Background and Aims With a 51% increase in demand for paediatric cardiology services from 1989 to 1994 [Arch Dis Child 2006;91:11 892–895], a major recommendation of the Paediatric Congenital Cardiac Service review was that a cardiologist from the tertiary centre and the local clinical lead should join to hold outreach clinics, reducing the major strain on tertiary treatment providers.
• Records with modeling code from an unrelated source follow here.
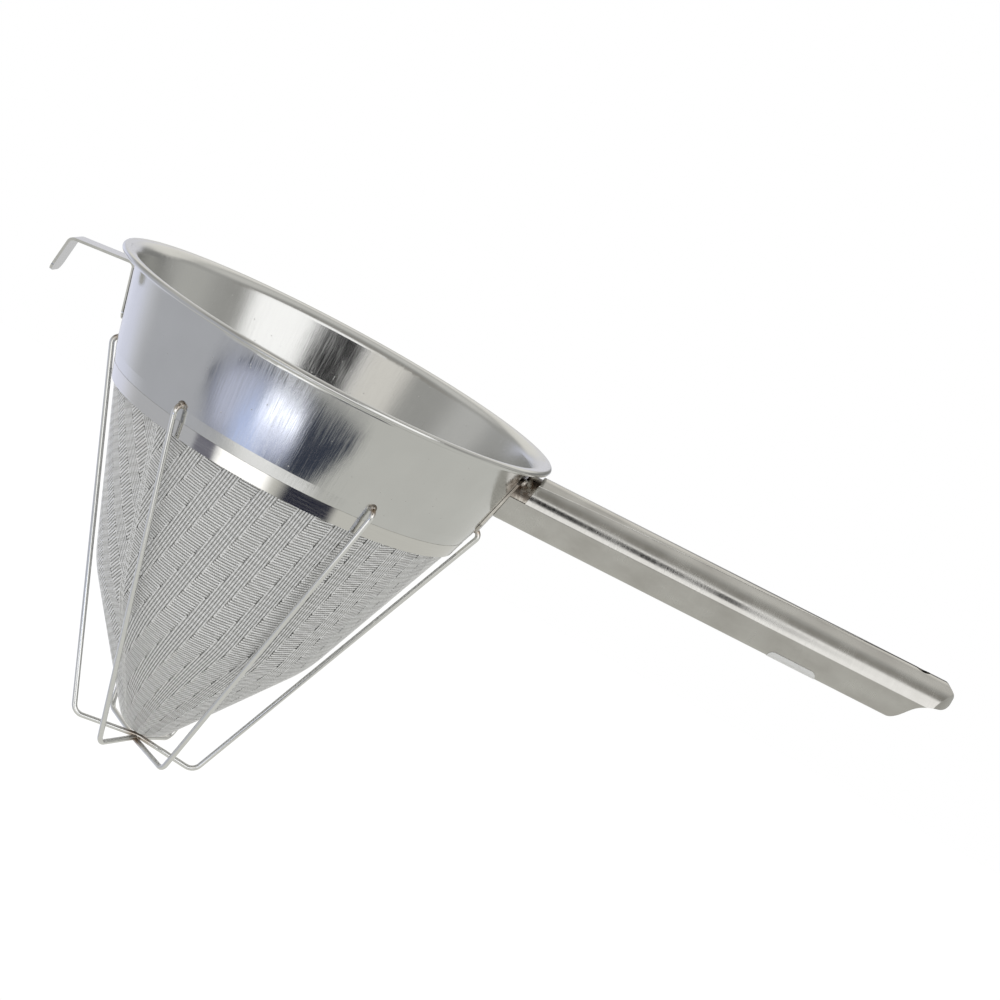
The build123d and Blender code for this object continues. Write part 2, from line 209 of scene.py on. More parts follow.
def reflectionBoard(name, board):
    material, tree = newMaterial(name)
    place = addNode(
        tree, "ShaderNodeSeparateXYZ", {}, {"Vector": addNode(tree, "ShaderNodeTexCoord").outputs["UV"]},
    )
    aside = addNode(
        tree, "ShaderNodeMath", {"operation": "SUBTRACT", 1: board["bowCentre"]}, {0: place.outputs["X"]},
    )
    square = addNode(
        tree, "ShaderNodeMath", {"operation": "MULTIPLY"}, {0: aside.outputs[0], 1: aside.outputs[0]},
    )
    row = addNode(
        tree, "ShaderNodeMath", {"operation": "MULTIPLY_ADD", 1: board["bow"]},
        {0: square.outputs[0], 2: place.outputs["Y"]},
    )
    colour, cover = None, None
    for hexText, brightness, middle, half, softness, flare in board["patches"]:
        masks = []
        up = addNode(
            tree, "ShaderNodeMath", {"operation": "SUBTRACT", 1: middle[1]}, {0: row.outputs[0]},
        ).outputs[0]
        across = addNode(
            tree, "ShaderNodeMath", {"operation": "SUBTRACT", 1: middle[0]}, {0: place.outputs["X"]},
        ).outputs[0]
        wider = addNode(
            tree, "ShaderNodeMath", {"operation": "MULTIPLY_ADD", 1: flare, 2: half[0]}, {0: up},
        ).outputs[0]
        for offset, reach, soft in ((across, wider, softness[0]), (up, None, softness[1])):
            spread = addNode(tree, "ShaderNodeMath", {"operation": "ABSOLUTE"}, {0: offset})
            inside = addNode(
                tree, "ShaderNodeMath", {"operation": "SUBTRACT", 0: half[1]}, {1: spread.outputs[0]},
            )
            if reach is not None:
                tree.links.new(reach, inside.inputs[0])
            masks.append(addNode(tree, "ShaderNodeMapRange", {
                "interpolation_type": "SMOOTHSTEP", "From Min": -soft / 2, "From Max": soft / 2,
            }, {"Value": inside.outputs[0]}).outputs[0])
        mask = addNode(tree, "ShaderNodeMath", {"operation": "MULTIPLY"}, {0: masks[0], 1: masks[1]}).outputs[0]
        patch = tuple(c * brightness for c in linearColour(hexText)[:3]) + (1.0,)
        if colour is None:
            colour = addNode(tree, "ShaderNodeMix", {"data_type": "RGBA", 6: patch, 7: patch}).outputs[2]
            cover = mask
        else:
            # A new patch takes over fully where nothing lies under it
            under = addNode(tree, "ShaderNodeMath", {"operation": "MAXIMUM"}, {0: cover, 1: mask}).outputs[0]
            share = addNode(tree, "ShaderNodeMath", {"operation": "DIVIDE"}, {0: mask, 1: under}).outputs[0]
            colour = addNode(
                tree, "ShaderNodeMix", {"data_type": "RGBA", 7: patch}, {0: share, 6: colour},
            ).outputs[2]
            cover = under
    clear = addNode(tree, "ShaderNodeBsdfTransparent")
    glow = addNode(tree, "ShaderNodeEmission", {"Strength": 1.0}, {"Color": colour})
    mixed = addNode(tree, "ShaderNodeMixShader", {}, {0: cover, 1: clear.outputs[0], 2: glow.outputs[0]})
    addNode(tree, "ShaderNodeOutputMaterial", {}, {"Surface": mixed.outputs[0]})
    facing = Vector(board["facing"]).normalized()
    across = facing.cross(Vector((0, 0, 1))).normalized()
    above = across.cross(facing)
    uvs = [
        (board["right"], board["bottom"]), (board["left"], board["bottom"]), (board["left"], board["top"]),
        (board["right"], board["top"]),
    ]
    corners = [tuple(Vector(board["place"]) + across * u + above * v) for u, v in uvs]
    plane = stagePlane(name, corners, uvs, material)
    plane.visible_camera = plane.visible_diffuse = plane.visible_shadow = plane.visible_transmission = False


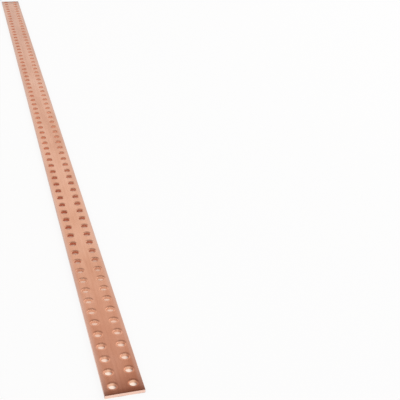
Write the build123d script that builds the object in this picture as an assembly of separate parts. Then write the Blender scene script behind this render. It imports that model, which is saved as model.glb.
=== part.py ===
"""Copper busbar: a flat bar of hard-drawn copper with two rows of punched holes.

The bar is one piece of stock. It lies flat, with its length along X, its width along Y and its
thickness along Z. The origin is the middle of the underside. The near end is the one at low X:
the holes are set out from it. All sizes are in millimetres.
"""
from build123d import *
import math
import os

# The drawn bar
bar_length = 1750.0
bar_width = 50.0
bar_thickness = 5.0
long_edge_radius = 0.6       # the four long edges, rounded by the drawing die
end_edge_break = 0.4         # the edges round the two sawn ends, dressed with a file

# The punched holes
hole_diameter = 10.0         # the wide clearance for an M8 bolt
hole_pitch = 25.0            # from one pair of holes to the next, along the bar
row_edge_distance = 12.0     # from a long edge of the bar to the centres of the row beside it
first_pair_distance = 15.0   # from the near end to the centres of the first pair
least_far_distance = 8.0     # the last pair's centres come no nearer than this to the far end


def drawn_bar():
    """The bar before punching: its rounded section drawn out to length, with dressed ends."""
    section = Plane.YZ * RectangleRounded(bar_width, bar_thickness, long_edge_radius)
    bar = Pos(0, 0, bar_thickness / 2) * extrude(section, bar_length / 2, both=True)
    near_end = bar.faces().sort_by(Axis.X).first
    far_end = bar.faces().sort_by(Axis.X).last
    return chamfer(near_end.edges() + far_end.edges(), end_edge_break)


def hole_places():
    """Both rows of hole centres: as many pairs as the length has room for, from the near end on."""
    room_for_steps = bar_length - first_pair_distance - least_far_distance
    step_count = math.floor(room_for_steps / hole_pitch)
    near_end_x = -bar_length / 2
    middle_of_rows_x = near_end_x + first_pair_distance + step_count * hole_pitch / 2
    row_spacing = bar_width - 2 * row_edge_distance
    return Pos(middle_of_rows_x, 0), GridLocations(hole_pitch, row_spacing, step_count + 1, 2)


def punched_busbar():
    """The drawn bar with a round hole punched through it at every place."""
    punch = Cylinder(hole_diameter / 2, 3 * bar_thickness)
    middle_of_rows, places = hole_places()
    return drawn_bar() - [middle_of_rows * place * punch for place in places]


busbar = punched_busbar()
busbar.label = "busbar"

os.makedirs("parts", exist_ok=True)
export_step(busbar, "parts/busbar.step")
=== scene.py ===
"""Looks of the copper busbar: its fine mesh with rolled-over hole rims, drawn copper, studio and camera."""

import math

import bpy
from mathutils import Matrix, Vector


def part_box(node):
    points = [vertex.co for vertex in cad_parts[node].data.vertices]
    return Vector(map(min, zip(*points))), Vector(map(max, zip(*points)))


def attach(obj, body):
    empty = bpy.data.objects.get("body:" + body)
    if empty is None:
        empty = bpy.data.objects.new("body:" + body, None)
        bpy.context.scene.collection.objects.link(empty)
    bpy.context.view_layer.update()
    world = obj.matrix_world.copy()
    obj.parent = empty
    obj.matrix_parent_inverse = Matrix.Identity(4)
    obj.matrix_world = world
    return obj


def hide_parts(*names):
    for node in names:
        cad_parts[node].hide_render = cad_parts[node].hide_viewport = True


MM = 0.001

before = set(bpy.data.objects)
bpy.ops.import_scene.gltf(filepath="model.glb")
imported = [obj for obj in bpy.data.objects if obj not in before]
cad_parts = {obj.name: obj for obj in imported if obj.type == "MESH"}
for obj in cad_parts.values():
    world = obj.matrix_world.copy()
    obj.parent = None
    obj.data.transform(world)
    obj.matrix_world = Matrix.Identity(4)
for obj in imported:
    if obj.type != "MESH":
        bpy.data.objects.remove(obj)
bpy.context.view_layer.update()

# The bar, from the frame
BAR_LOW, BAR_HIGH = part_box("busbar")
NEAR_END = BAR_LOW.x
FAR_END = BAR_HIGH.x
HALF_WIDTH = BAR_HIGH.y
TOP = BAR_HIGH.z

# The bar's edges and holes, as in the part's source
LONG_EDGE_RADIUS = 0.6 * MM
END_EDGE_BREAK = 0.4 * MM
HOLE_RADIUS = 5.0 * MM
HOLE_PITCH = 25.0 * MM
ROW_Y = 13.0 * MM
FIRST_PAIR_X = NEAR_END + 15.0 * MM
PAIRS = 70

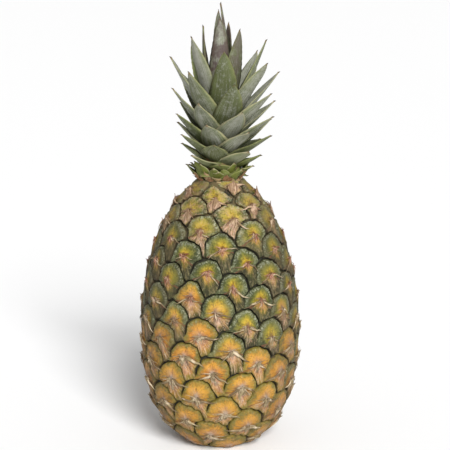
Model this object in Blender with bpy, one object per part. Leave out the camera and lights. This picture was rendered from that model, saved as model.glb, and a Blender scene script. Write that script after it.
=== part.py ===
"""A ripe pineapple, standing on its base as it does on a table.

It has three pieces: the fruit with its spiral of eyes, the leafy crown that grows from its top, and the stub of
the stalk that it was cut from. Lengths are in metres. The origin is the middle of the base, +Z is up and -Y is
the front. An azimuth is measured from the front, towards +X.
"""

import math

import bmesh
import bpy
import numpy as np
from mathutils import Matrix, Vector

# The outline of the fruit over the crests of its eyes: two superellipses that meet where it is widest, and run
# out at the top into a short neck
FRUIT_HEIGHT = 0.2035
FRUIT_RADIUS = 0.060
WIDEST_HEIGHT = 0.0887
LOWER_REACH = 0.0928
LOWER_POWER = 2.47
UPPER_REACH = 0.1165
UPPER_POWER = 1.97
NECK_RADIUS = 0.0165
OUTLINE_STEPS = 400

# The eyes follow one spiral that turns by the golden angle, each with its share of the skin
GOLDEN_ANGLE = math.radians(137.55)
EYE_AREA_LOW = 628e-6
EYE_AREA_HIGH = 367e-6
FIRST_EYE = 0.55
FIRST_EYE_AZIMUTH = math.radians(64.5)
HEART = 0.19
END_ROOM = 0.02
GROOVE_DEPTH = 0.0032
EYE_RINGS = ((1.0, -GROOVE_DEPTH), (0.79, -0.0006))
LONG_SIDE = 0.33

# The bract under each eye: a keeled triangle with its tip lifted off the middle of the eye
BRACT_WIDTH = 0.42
BRACT_THICKNESS = 0.0021
BRACT_FOOT = -0.48
BRACT_FOOT_DEPTH = -0.0026
BRACT_TIP = 0.09
BRACT_TIP_LIFT = 0.0022
LOWEST_BRACT = 0.003
HIGHEST_BRACT = 0.2020

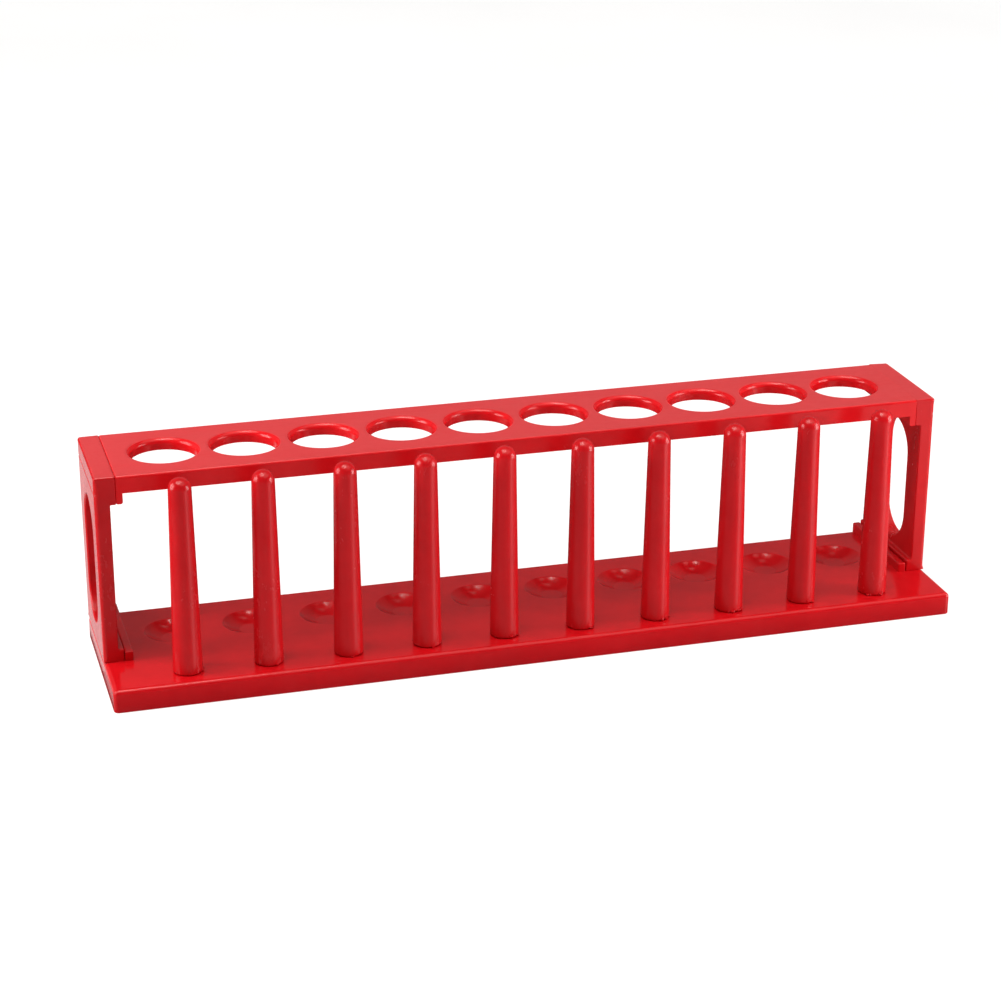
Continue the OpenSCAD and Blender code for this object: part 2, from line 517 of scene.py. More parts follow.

As such, a 61% increase in outpatient clinics over 5 years was reported by Wagstaff et al. [Heart 1998;79:223–224]. It is key that these joint clinics provide the same high standard of care as otherwise provided; thus, the aim of this audit was to ensure that this bi-monthly joint-clinic provides that, and to study the demand currently placed on it.
Methodology 238 patients scheduled to attend the clinic over 4 months from December 2015 to March 2016 were studied retrospectively from patient records, using a pro forma to examine ‘Did not attend’ (DNA) rates, referral routes, requested outcomes v’s actual outcome, investigations undertaken etc.
Results 36 patients were overbooked, with a higher-than-average DNA rate of 25.63%. 212 patients attended for routine follow-up appointments, with 40.66% of patients being seen by a Paediatrician with expertise in cardiology (PEC), and 43.96% seen by a cardiologist. 29% of patients attended had a simple congenital defect, while 17% had a complex congenital defect. 70% of patients were requested to follow-up in the same clinic; 25 fewer patients than requested returned to the clinic between 1–12 months, while 3 patients more than requested returned to clinic >24 months later than their previous appointment. 42.94% of patients seen had an ECG, and 75.71% an Echocardiogram.
Conclusions Although there is a sufficient level of care with a high number of investigations being carried out, this clinic is highly overbooked, predominantly due to the excessive DNA rates and the fact that few patients are discharged back to the PEC. There is an urgent need for more joint-clinics.